Aim → Restate, word for word, all of the material shown below.

Data block →
★ ★ ★ ★

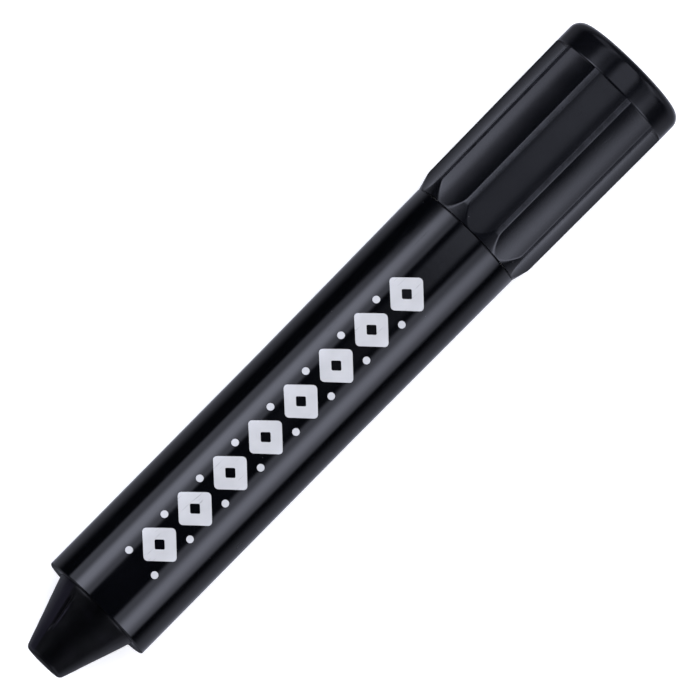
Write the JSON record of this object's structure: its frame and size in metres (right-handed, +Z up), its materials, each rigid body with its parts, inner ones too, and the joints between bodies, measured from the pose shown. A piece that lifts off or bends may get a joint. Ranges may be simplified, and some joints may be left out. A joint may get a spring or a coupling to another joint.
{
  "type": "twist-up wax crayon",
  "caption": "Twist-up wax crayon: truncated wax cone in a glossy round barrel, wound in and out by a fluted knob with a smooth domed end plug.",
  "frame": {"origin": "centre of the barrel's mouth, on the barrel's axis", "axes": "+X along the barrel's axis, out of the mouth; +Z up, through the middle of a flute, as the crayon lies on a table"},
  "size_m": [0.0921, 0.0156, 0.0156],
  "materials": {
    "barrel_gloss": "polished black moulding",
    "knob_satin": "satin black moulding",
    "wax": "smooth cast black wax",
    "sleeve_black": "black acetal, so that the seam stays dark",
    "inner_plastic": "natural acetal",
    "ring_rubber": "silicone rubber"
  },
  "bodies": {
    "barrel": {"barrel": "barrel_gloss", "guide_sleeve": "sleeve_black"},
    "knob": {"knob": "knob_satin", "spindle": "inner_plastic", "drag_ring": "ring_rubber", "end_plug": "knob_satin"},
    "crayon": {"wax_stick": "wax", "carrier": "inner_plastic"}
  },
  "joints": [
    {"name": "knob_twist", "type": "hinge", "parent": "barrel", "child": "knob", "pos_m": [-0.0577, 0, 0], "axis": [1, 0, 0], "range_deg": [-540, 2400]},
    {"name": "crayon_slide", "type": "slide", "parent": "barrel", "child": "crayon", "axis": [1, 0, 0], "range_m": [-0.009, 0.04]}
  ],
  "couplings": [
    {"joint": "crayon_slide", "follows": "knob_twist", "m_per_rad": 0.00095493}
  ]
}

★ ★ ★ ★

Output of the task →
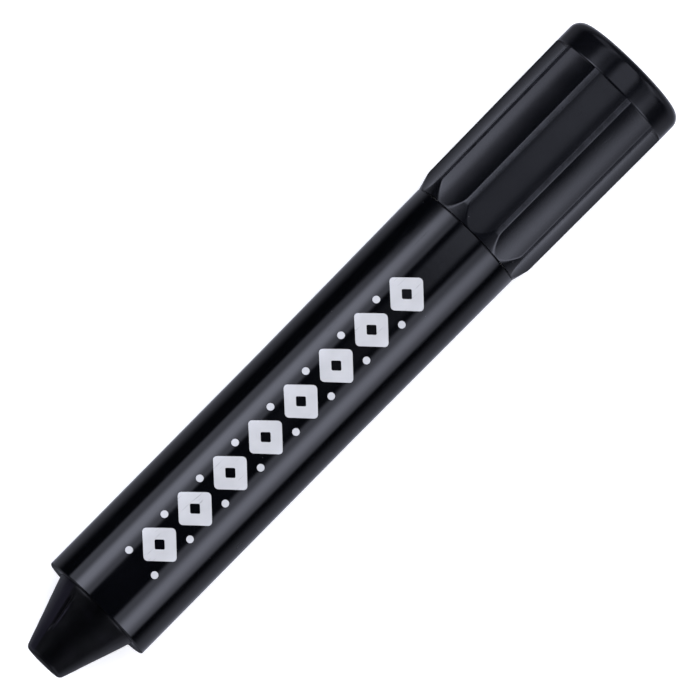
Write the JSON record of this object's structure: its frame and size in metres (right-handed, +Z up), its materials, each rigid body with its parts, inner ones too, and the joints between bodies, measured from the pose shown. A piece that lifts off or bends may get a joint. Ranges may be simplified, and some joints may be left out. A joint may get a spring or a coupling to another joint.
{
  "type": "twist-up wax crayon",
  "caption": "Twist-up wax crayon: truncated wax cone in a glossy round barrel, wound in and out by a fluted knob with a smooth domed end plug.",
  "frame": {"origin": "centre of the barrel's mouth, on the barrel's axis", "axes": "+X along the barrel's axis, out of the mouth; +Z up, through the middle of a flute, as the crayon lies on a table"},
  "size_m": [0.0921, 0.0156, 0.0156],
  "materials": {
    "barrel_gloss": "polished black moulding",
    "knob_satin": "satin black moulding",
    "wax": "smooth cast black wax",
    "sleeve_black": "black acetal, so that the seam stays dark",
    "inner_plastic": "natural acetal",
    "ring_rubber": "silicone rubber"
  },
  "bodies": {
    "barrel": {"barrel": "barrel_gloss", "guide_sleeve": "sleeve_black"},
    "knob": {"knob": "knob_satin", "spindle": "inner_plastic", "drag_ring": "ring_rubber", "end_plug": "knob_satin"},
    "crayon": {"wax_stick": "wax", "carrier": "inner_plastic"}
  },
  "joints": [
    {"name": "knob_twist", "type": "hinge", "parent": "barrel", "child": "knob", "pos_m": [-0.0577, 0, 0], "axis": [1, 0, 0], "range_deg": [-540, 2400]},
    {"name": "crayon_slide", "type": "slide", "parent": "barrel", "child": "crayon", "axis": [1, 0, 0], "range_m": [-0.009, 0.04]}
  ],
  "couplings": [
    {"joint": "crayon_slide", "follows": "knob_twist", "m_per_rad": 0.00095493}
  ]
}